Aim of the task:
Copy exactly the lines from the one containing "Turn this picture" through the one containing "pipe and fittings.", both included, and nothing else.

#### Raw data ####

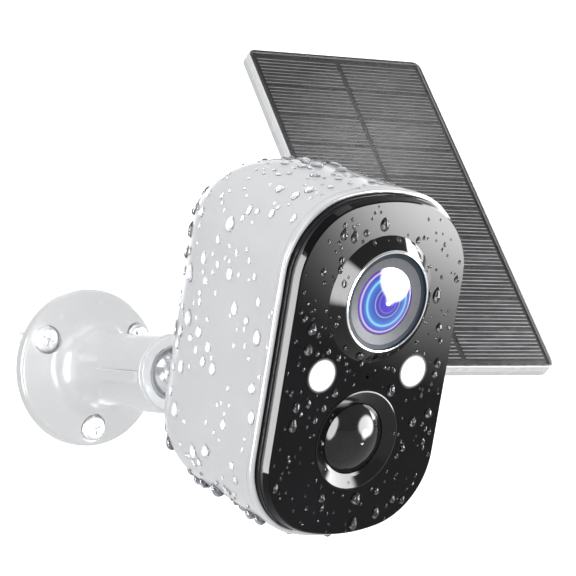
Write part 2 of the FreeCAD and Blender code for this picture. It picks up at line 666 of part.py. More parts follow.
def housing_shell():
    """The white housing with its screw bosses, mounting boss, service opening and speaker holes."""
    outside = housing_solid(0)
    rim = dim("rim_out")
    shell = outside.cut(housing_solid(dim("shell_wall"), ahead=3.0))
    mouth = slab(dim("half_wide") - dim("rim_wall"), dim("half_tall") - dim("rim_wall"), rim - 4.5, rim + 2)
    shell = shell.cut(mouth)
    ribs = []
    for x, y in boss_places():
        ribs.append(rod(x, y, 3.2, 57, dim("chassis_out")))
        ribs.append(box(min(x, 1.45 * x), max(x, 1.45 * x), y - 1, y + 1, 57, dim("chassis_out")))
    ribs.append(rod(0, dim("speaker_up"), dim("speaker_radius") + 1.5, 15, 30))
    ribs.append(rod(0, 0, 8.0, 15, dim("insert_face") + dim("insert_long") + 2))
    for rib in ribs:
        shell = shell.fuse(rib.common(outside))
    shell = shell.fuse(rod(0, 0, 8.0, dim("insert_face"), dim("insert_face") + 6))
    shell = shell.cut(rod(0, 0, dim("insert_radius"), 10, dim("insert_face") + dim("insert_long")))
    for x, y in boss_places():
        shell = shell.cut(rod(x, y, 1.2, dim("chassis_out") - 9, dim("chassis_out") + 1))
    shell = shell.cut(rod(0, dim("speaker_up"), dim("speaker_radius") - 1, 22.3, 31))
    shell = shell.cut(rod(0, dim("speaker_up"), dim("speaker_radius") + 0.05, 27, 31))
    holes = [(0.0, 0.0)] + [(dim("sound_circle"), 2 * math.pi * k / SOUND_HOLES) for k in range(SOUND_HOLES)]
    for reach, angle in holes:
        shell = shell.cut(rod(reach * math.cos(angle), dim("speaker_up") + reach * math.sin(angle),
                              dim("sound_hole"), 12, 24))
    half = dim("port_wide") / 2
    near = dim("port_back")
    shell = shell.cut(box(-half, half, -30, -12, near, near + dim("port_long")))
    shell = shell.removeSplitter()
    for radius, outer in ((dim("rim_shoulder"), True), (dim("rim_round"), False)):
        edges = [edge for edge in shell.Edges
                 if at_height(rim)(edge) and on_outline(edge, dim("half_wide"), dim("half_tall")) == outer]
        shell = shell.makeFillet(radius, edges)
    seam = rim - dim("seam_behind")
    wide, tall = dim("half_wide"), dim("half_tall")
    groove = slab(wide + 1, tall + 1, seam, seam + dim("seam_wide"))
    inset = dim("seam_deep")
    shell = shell.cut(groove.cut(slab(wide - inset, tall - inset, seam - 1, seam + 1)))
    formed("housing_shell", shell, HEAD)


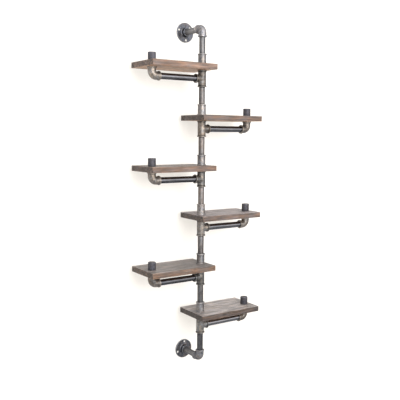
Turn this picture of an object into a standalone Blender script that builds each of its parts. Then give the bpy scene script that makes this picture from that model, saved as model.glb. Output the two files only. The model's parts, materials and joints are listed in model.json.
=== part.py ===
"""Six-tier wall shelf: wood boards hung left and right of one upright made of half-inch pipe and fittings.

Units are metres and +Z is up. The wall is the plane y = 0, and the shelf stands off it on the -Y side.
The origin is the centre of the lower wall flange's back face.
"""

import math

import bmesh
import bpy
from mathutils import Matrix, Vector

# Clearance between pieces that touch, and round a pipe where a fitting's thread would be.
GAP = 0.0003

# Pipe, half-inch nominal, and how far it screws into a fitting.
PIPE_RADIUS = 0.01065
PIPE_BORE_RADIUS = 0.0079
ENGAGEMENT = 0.0125

# Sockets and waterways inside the fittings. CUT is how far a cutter runs past the face that it opens.
SOCKET_RADIUS = PIPE_RADIUS + GAP
SOCKET_DEPTH = 0.0130
WATERWAY_RADIUS = 0.0085
BRANCH_WATERWAY_RADIUS = 0.0080
CUT = 0.002

# Banded tees and elbows.
CENTRE_TO_FACE = 0.0285
BODY_RADIUS = 0.0140
BRANCH_BODY_RADIUS = 0.0136
BAND_RADIUS = 0.0159
BAND_LENGTH = 0.0042
BAND_SLOPE = 0.0006
BEND_RADIUS = 0.0155

# Collar round the upright, on top of each board.
COLLAR_HEIGHT = 0.0365
COLLAR_BEAD_RADIUS = 0.0158
COLLAR_BEAD_HEIGHT = 0.0030

# Cap at the outer end of each arm.
CAP_RADIUS = 0.01365
CAP_HEIGHT = 0.0275
CAP_EDGE = 0.0022
CAP_BORE_DEPTH = 0.0200

# Wall flange. Each turn is the angle from +X to the first screw hole, seen from the front.
FLANGE_RADIUS = 0.0350
FLANGE_THICKNESS = 0.0042
FLANGE_EDGE = 0.0012
HUB_HEIGHT = 0.0180
HUB_ROOT_RADIUS = 0.0172
HUB_RADIUS = 0.0152
HUB_FILLET = 0.0025
HUB_EDGE = 0.0006
SCREW_HOLES = 3
SCREW_HOLE_RADIUS = 0.0041
SCREW_CIRCLE_RADIUS = 0.02675
UPPER_FLANGE_TURN = math.radians(40.0)
LOWER_FLANGE_TURN = math.radians(80.0)

# Boards.
BOARD_LENGTH = 0.2570
BOARD_DEPTH = 0.1490
BOARD_THICKNESS = 0.0195
BOARD_ROUNDING = 0.0012
BOARD_HOLE_RADIUS = 0.0112
HOLE_FROM_END = 0.0280
HOLE_FROM_FRONT = 0.0556
ARM_REACH = BOARD_LENGTH - 2.0 * HOLE_FROM_END

# Layout. The boards' tops are 174 to 178 mm apart, because some pipes are screwed in a turn further than others.
BOARD_TOPS = (1.0519, 0.8781, 0.7020, 0.5261, 0.3477, 0.1698)
SHELVES = len(BOARD_TOPS)
UPPER_AXIS_Z = 1.1750
UPRIGHT_Y = -0.1135

# Heights below a board's top: the tee's faces and axis, and the ends of the pipes inside it.
TEE_TOP_DROP = BOARD_THICKNESS + GAP
AXIS_DROP = TEE_TOP_DROP + CENTRE_TO_FACE
TEE_BOTTOM_DROP = AXIS_DROP + CENTRE_TO_FACE
PIPE_ABOVE_END_DROP = TEE_TOP_DROP + ENGAGEMENT
PIPE_BELOW_START_DROP = TEE_BOTTOM_DROP - ENGAGEMENT

# Facets round each piece.
SIDES = 20
ELBOW_SIDES = 16
ELBOW_STEPS = 5
STUB_SIDES = 12
FLANGE_SIDES = 36
SCREW_HOLE_SIDES = 16
BORE_SIDES = 16

SHARP_ANGLE = math.radians(35.0)
QUARTER = math.pi / 2.0
X_AXIS = Vector((1.0, 0.0, 0.0))
Y_AXIS = Vector((0.0, 1.0, 0.0))

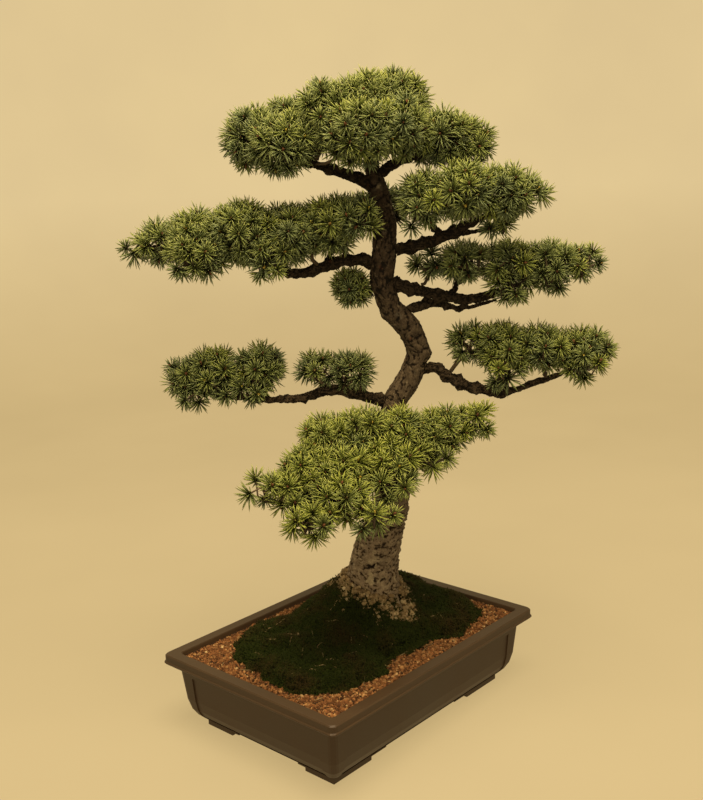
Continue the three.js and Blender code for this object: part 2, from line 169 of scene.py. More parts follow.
class Shader:
    """Short calls to build one node material."""

    def __init__(self, name):
        self.material = bpy.data.materials.new(name)
        self.material.use_nodes = True
        self.tree = self.material.node_tree
        self.surface = self.tree.nodes["Principled BSDF"]

    def node(self, kind, inputs=None, **settings):
        made = self.tree.nodes.new(kind)
        for key, value in settings.items():
            setattr(made, key, value)
        for key, value in (inputs or {}).items():
            self.put(made.inputs[key], value)
        return made

    def put(self, socket, value):
        if isinstance(value, bpy.types.NodeSocket):
            self.tree.links.new(value, socket)
        else:
            socket.default_value = value

    def ramp(self, factor, stops):
        """A colour from a number; stops are [(number, (r, g, b)), ...]."""
        made = self.node("ShaderNodeValToRGB", {"Fac": factor})
        elements = made.color_ramp.elements
        while len(elements) < len(stops):
            elements.new(0.5)
        for element, (place, colour) in zip(elements, stops):
            element.position = place
            element.color = (*colour, 1)
        return made.outputs["Color"]

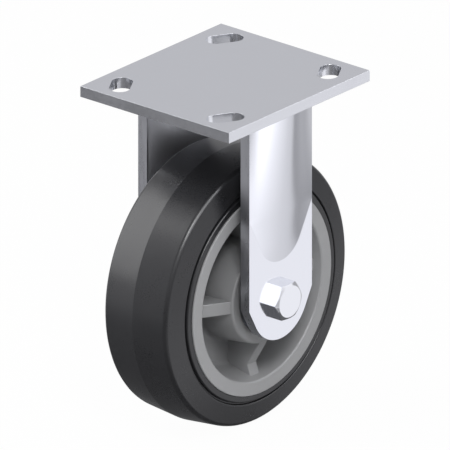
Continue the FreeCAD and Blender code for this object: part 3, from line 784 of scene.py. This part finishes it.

####

Response:
Turn this picture of an object into a standalone Blender script that builds each of its parts. Then give the bpy scene script that makes this picture from that model, saved as model.glb. Output the two files only. The model's parts, materials and joints are listed in model.json.
=== part.py ===
"""Six-tier wall shelf: wood boards hung left and right of one upright made of half-inch pipe and fittings.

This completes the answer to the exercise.